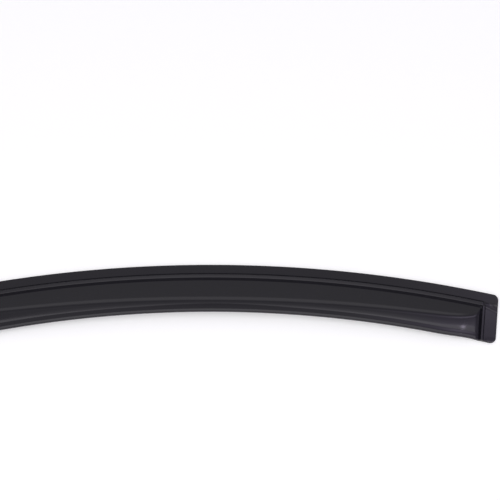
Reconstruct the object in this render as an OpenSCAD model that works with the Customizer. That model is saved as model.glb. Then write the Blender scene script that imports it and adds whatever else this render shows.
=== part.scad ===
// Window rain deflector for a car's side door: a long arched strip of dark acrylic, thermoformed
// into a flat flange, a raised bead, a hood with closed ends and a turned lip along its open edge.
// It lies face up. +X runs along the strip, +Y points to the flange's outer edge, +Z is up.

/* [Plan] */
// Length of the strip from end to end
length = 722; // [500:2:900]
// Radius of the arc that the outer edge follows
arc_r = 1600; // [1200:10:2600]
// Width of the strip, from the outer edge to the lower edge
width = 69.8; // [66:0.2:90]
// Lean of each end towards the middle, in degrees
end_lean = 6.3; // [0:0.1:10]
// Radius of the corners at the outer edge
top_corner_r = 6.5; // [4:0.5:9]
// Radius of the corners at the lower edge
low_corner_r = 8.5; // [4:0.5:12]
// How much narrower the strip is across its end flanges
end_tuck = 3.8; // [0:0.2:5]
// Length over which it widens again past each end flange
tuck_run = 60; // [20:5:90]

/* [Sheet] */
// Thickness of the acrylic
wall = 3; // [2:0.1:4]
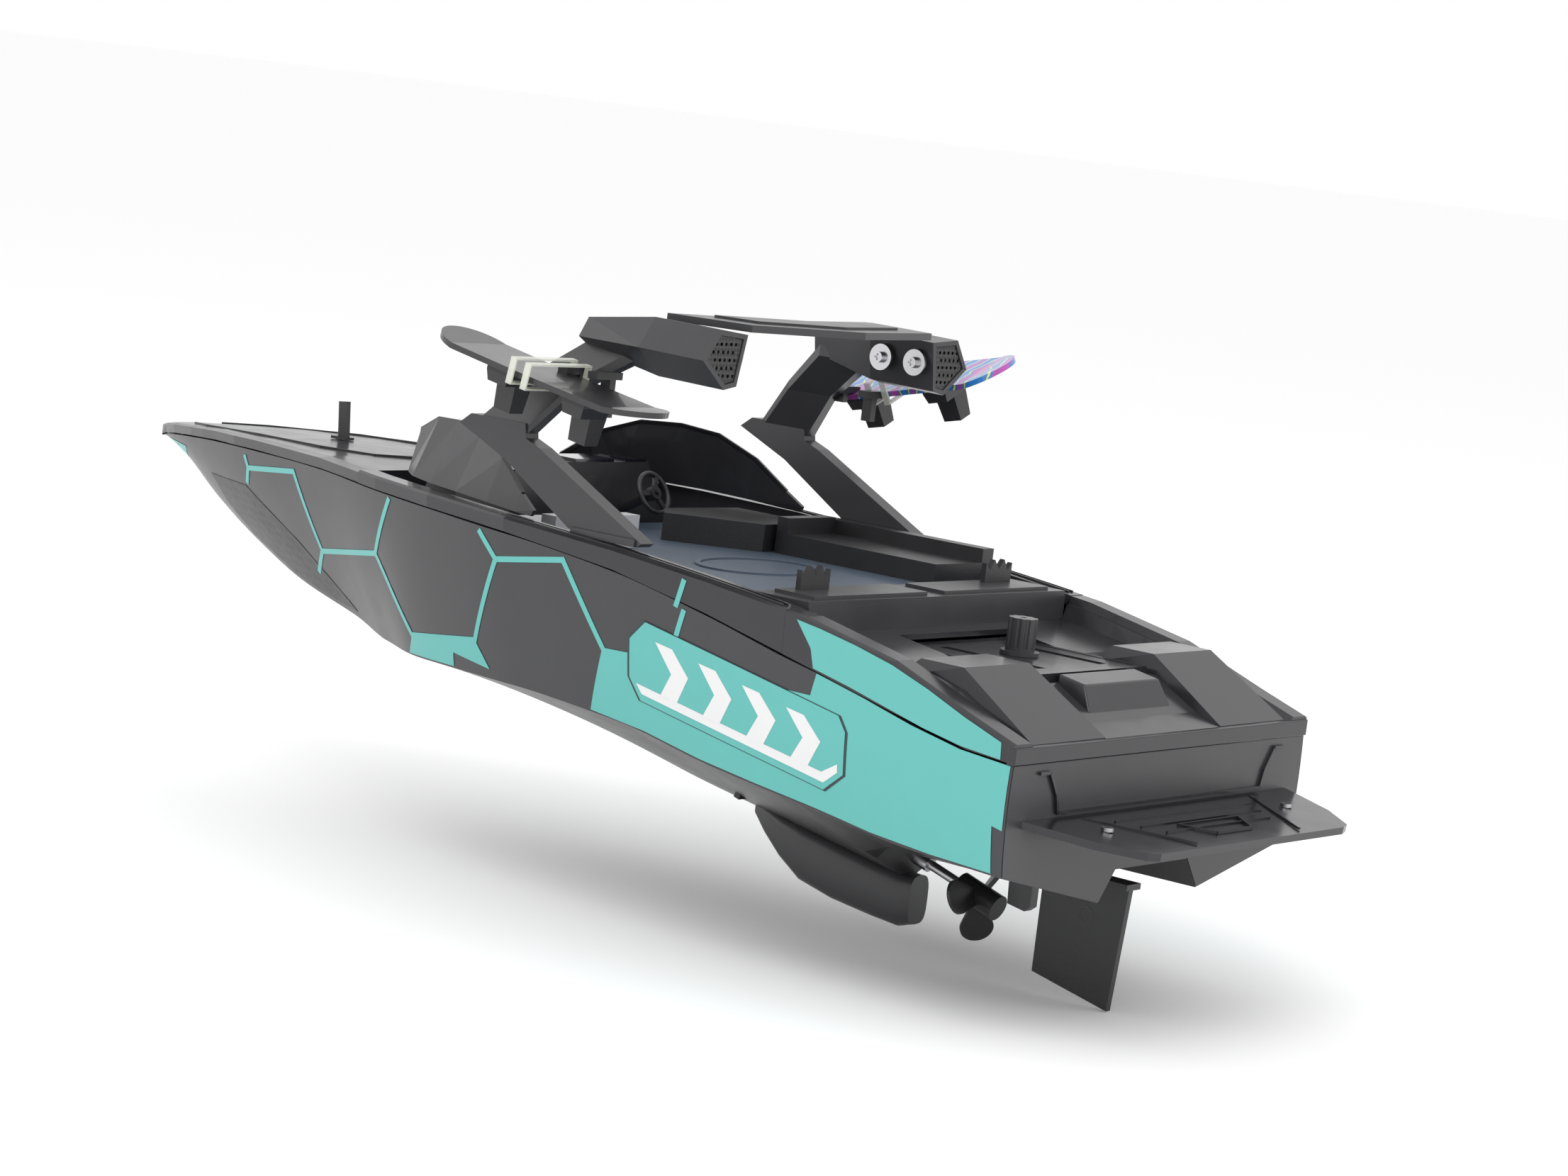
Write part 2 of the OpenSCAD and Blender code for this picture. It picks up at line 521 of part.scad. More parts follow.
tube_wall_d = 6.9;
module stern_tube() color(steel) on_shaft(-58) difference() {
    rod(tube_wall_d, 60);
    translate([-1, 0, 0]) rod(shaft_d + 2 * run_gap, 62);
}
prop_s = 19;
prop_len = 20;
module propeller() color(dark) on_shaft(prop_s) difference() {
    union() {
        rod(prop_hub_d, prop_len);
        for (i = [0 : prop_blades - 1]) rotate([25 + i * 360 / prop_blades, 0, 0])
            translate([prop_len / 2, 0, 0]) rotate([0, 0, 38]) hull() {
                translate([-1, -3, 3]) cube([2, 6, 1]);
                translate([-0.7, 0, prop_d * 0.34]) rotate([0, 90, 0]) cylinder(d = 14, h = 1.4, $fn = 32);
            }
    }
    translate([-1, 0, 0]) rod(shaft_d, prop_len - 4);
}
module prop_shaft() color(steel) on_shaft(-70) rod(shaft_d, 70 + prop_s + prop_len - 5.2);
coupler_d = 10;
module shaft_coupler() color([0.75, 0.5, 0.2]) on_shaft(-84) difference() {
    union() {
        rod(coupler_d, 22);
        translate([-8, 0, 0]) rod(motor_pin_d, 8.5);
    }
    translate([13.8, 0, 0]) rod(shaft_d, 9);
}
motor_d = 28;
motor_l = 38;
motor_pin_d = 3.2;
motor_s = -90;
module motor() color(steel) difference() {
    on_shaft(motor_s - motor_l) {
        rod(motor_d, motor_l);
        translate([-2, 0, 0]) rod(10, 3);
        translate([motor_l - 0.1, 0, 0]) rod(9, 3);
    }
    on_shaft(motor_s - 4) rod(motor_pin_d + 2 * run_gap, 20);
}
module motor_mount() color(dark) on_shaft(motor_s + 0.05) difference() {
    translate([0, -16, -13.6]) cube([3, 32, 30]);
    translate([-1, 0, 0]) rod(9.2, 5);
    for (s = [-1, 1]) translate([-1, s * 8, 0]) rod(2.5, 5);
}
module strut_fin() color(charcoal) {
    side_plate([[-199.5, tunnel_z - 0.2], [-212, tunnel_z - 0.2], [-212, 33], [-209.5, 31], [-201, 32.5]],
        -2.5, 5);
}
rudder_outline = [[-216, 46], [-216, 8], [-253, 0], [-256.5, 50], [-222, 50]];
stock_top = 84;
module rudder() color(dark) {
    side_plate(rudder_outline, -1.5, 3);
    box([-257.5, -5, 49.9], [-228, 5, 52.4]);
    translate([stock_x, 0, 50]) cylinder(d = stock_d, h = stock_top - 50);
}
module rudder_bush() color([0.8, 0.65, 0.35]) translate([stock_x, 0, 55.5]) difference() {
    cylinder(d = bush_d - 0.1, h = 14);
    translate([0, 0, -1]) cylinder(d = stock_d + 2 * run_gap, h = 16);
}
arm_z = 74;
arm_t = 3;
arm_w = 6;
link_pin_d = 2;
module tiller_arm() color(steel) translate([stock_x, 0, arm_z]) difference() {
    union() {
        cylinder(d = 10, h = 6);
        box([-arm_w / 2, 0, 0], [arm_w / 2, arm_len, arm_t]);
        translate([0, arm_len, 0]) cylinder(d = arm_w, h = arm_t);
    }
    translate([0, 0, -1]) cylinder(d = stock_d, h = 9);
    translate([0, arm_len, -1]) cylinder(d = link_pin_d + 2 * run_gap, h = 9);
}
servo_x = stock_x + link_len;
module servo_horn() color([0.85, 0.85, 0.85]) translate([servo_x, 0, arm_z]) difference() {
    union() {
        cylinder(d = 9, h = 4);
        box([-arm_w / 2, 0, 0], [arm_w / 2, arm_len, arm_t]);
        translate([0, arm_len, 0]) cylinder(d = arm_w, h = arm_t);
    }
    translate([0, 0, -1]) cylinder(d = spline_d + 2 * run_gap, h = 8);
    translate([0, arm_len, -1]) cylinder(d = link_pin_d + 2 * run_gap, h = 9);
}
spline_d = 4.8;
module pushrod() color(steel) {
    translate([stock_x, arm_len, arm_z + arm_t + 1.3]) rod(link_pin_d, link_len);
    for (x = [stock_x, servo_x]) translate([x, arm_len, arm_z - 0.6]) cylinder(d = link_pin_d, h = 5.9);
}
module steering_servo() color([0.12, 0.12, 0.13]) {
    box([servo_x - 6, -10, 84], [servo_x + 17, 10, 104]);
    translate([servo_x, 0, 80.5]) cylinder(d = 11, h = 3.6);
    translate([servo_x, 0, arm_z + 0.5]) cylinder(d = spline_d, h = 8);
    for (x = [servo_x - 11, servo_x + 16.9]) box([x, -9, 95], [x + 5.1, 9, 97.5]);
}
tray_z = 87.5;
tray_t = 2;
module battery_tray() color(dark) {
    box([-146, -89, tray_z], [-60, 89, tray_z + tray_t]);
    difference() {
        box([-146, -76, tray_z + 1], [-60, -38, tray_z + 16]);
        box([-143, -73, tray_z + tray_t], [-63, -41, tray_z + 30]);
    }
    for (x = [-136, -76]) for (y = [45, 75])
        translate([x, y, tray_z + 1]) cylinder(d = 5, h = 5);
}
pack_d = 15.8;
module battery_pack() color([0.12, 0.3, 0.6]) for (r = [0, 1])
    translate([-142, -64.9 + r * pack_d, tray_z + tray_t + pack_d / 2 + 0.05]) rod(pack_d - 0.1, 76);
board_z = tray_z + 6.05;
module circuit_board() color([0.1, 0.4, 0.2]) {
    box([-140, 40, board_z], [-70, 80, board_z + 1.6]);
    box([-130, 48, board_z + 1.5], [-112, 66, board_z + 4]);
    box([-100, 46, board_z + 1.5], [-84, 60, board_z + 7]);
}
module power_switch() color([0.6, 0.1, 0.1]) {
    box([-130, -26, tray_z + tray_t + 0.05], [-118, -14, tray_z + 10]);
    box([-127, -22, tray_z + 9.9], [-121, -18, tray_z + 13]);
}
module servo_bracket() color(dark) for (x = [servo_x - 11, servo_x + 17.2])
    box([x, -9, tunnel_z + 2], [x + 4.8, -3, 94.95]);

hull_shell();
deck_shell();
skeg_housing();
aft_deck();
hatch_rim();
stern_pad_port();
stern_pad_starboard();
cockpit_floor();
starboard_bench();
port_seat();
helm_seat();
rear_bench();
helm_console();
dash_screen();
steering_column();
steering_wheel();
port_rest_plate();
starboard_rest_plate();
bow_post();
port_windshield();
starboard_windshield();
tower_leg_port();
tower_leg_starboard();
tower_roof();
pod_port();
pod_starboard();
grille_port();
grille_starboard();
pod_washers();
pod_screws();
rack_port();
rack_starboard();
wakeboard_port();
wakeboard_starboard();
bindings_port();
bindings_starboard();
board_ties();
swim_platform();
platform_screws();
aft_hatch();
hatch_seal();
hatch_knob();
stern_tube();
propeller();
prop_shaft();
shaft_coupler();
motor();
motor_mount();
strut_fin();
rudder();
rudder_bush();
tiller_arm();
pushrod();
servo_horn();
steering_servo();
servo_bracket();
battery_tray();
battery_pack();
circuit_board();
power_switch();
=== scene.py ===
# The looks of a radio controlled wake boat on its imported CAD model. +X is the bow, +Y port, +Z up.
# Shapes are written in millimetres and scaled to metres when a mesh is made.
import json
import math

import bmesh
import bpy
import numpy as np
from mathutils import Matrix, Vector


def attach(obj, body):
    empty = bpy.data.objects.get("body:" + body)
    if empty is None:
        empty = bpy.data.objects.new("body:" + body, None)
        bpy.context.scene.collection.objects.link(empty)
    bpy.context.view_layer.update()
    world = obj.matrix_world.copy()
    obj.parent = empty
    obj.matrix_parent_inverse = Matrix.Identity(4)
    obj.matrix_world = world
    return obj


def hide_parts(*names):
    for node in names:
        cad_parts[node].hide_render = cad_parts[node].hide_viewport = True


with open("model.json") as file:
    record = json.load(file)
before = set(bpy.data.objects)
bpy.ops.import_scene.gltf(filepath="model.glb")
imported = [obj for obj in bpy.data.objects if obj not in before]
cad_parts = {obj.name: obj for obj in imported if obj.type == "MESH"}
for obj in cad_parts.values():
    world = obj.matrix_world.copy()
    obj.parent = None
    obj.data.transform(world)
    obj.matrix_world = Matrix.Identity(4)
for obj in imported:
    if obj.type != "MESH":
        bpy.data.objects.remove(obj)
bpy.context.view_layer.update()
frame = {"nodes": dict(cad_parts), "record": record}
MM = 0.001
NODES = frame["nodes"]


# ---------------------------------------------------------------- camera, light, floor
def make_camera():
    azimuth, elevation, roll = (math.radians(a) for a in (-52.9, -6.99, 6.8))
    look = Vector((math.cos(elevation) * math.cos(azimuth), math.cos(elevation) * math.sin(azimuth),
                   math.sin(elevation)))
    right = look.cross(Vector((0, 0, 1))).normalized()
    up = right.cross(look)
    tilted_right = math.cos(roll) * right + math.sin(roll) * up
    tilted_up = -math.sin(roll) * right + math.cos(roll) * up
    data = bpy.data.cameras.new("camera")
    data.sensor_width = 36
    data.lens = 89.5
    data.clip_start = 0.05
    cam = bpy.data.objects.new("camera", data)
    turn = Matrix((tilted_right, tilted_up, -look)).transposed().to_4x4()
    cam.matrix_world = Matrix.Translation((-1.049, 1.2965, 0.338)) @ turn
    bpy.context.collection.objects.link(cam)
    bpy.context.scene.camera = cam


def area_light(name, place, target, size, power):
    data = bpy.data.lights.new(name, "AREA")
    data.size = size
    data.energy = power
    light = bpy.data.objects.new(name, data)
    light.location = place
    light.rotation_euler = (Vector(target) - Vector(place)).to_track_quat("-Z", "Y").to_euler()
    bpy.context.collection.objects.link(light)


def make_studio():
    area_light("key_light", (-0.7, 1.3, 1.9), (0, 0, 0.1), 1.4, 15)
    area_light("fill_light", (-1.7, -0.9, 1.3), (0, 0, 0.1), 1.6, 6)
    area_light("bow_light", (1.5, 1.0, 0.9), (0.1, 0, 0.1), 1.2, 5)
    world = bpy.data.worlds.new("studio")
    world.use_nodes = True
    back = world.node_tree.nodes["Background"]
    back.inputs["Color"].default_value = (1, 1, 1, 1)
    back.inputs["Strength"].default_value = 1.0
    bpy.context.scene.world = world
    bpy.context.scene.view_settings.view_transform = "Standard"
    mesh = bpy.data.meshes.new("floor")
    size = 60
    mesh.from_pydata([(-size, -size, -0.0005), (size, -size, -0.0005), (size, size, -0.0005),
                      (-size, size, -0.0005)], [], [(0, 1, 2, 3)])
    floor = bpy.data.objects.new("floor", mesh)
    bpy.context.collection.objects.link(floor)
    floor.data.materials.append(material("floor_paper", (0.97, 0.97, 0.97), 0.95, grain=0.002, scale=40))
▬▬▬
* **TASK TO COMPLETE**:
Set down exactly the lines that begin the records and continue through the line bearing "wall = 3; // [2:0.1:4]"; include both ends.

* **TASK ANSWER**:
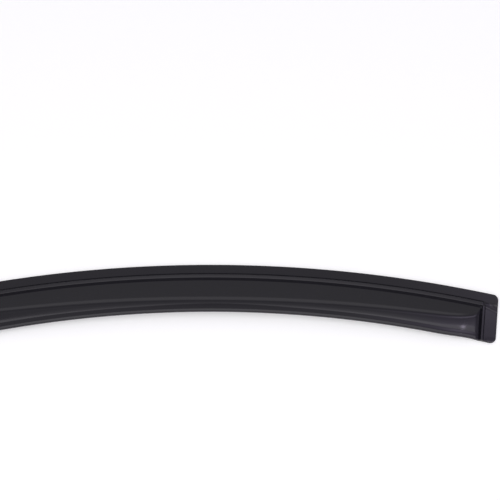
Reconstruct the object in this render as an OpenSCAD model that works with the Customizer. That model is saved as model.glb. Then write the Blender scene script that imports it and adds whatever else this render shows.
=== part.scad ===
// Window rain deflector for a car's side door: a long arched strip of dark acrylic, thermoformed
// into a flat flange, a raised bead, a hood with closed ends and a turned lip along its open edge.
// It lies face up. +X runs along the strip, +Y points to the flange's outer edge, +Z is up.

/* [Plan] */
// Length of the strip from end to end
length = 722; // [500:2:900]
// Radius of the arc that the outer edge follows
arc_r = 1600; // [1200:10:2600]
// Width of the strip, from the outer edge to the lower edge
width = 69.8; // [66:0.2:90]
// Lean of each end towards the middle, in degrees
end_lean = 6.3; // [0:0.1:10]
// Radius of the corners at the outer edge
top_corner_r = 6.5; // [4:0.5:9]
// Radius of the corners at the lower edge
low_corner_r = 8.5; // [4:0.5:12]
// How much narrower the strip is across its end flanges
end_tuck = 3.8; // [0:0.2:5]
// Length over which it widens again past each end flange
tuck_run = 60; // [20:5:90]

/* [Sheet] */
// Thickness of the acrylic
wall = 3; // [2:0.1:4]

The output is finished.